Can I protect assets in my sole name?

You can protect your assets in your sole name but formalities need to be taken and the requirements as set out previously must be met. However, the court will not uphold any agreement if it is deemed to be unfair and does not meet both party's needs. One reason it may be deemed to be unfair is if your future spouse does not have any financial resources, and all the assets listed within the agreement are in your sole name then there is a risk that the agreement will not be upheld.

Can I protect future inheritance?

It is possible to include future assets within your Pre-nuptial agreement. Future assets, such as inheritance, future increases in the value of a business, gifts from family, can be included as a type of ‘Separate property’. It is important that you include all details of future inheritance or the potential of increasing values of businesses and such like and this is why full and frank disclosure of all financial information is crucial if the Pre-nuptial agreement is to be upheld.

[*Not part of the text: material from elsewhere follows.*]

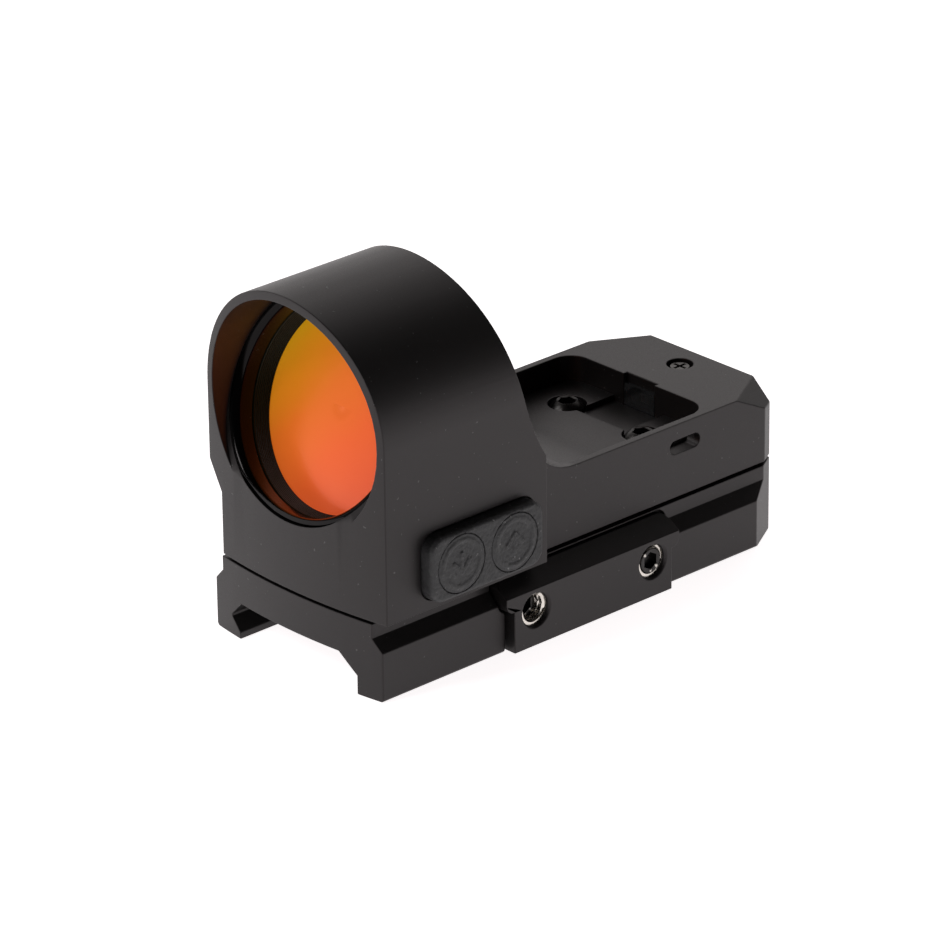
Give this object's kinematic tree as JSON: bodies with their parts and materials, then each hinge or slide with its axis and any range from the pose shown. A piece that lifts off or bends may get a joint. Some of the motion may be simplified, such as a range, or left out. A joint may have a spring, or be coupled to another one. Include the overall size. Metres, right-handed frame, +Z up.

Can I protect my business?

Having a Pre-nuptial agreement can be a good idea for business owners. There are multiple ways in which a Pre-nup enables you to protect your business, such as, but no limited to; Determining what percentage of the business your spouse would be entitled to in the event of a divorce, specifying how you would value the business, and also, outline what will happen with the appreciation or depreciation of the business from the date of marriage. There are many things to consider when having a Pre-nup to protect your business, which is why we will discuss the options with you to make sure your agreement is in the best state to protect your business.

This is not legal advice; it is intended to provide information of general interest about current legal issues.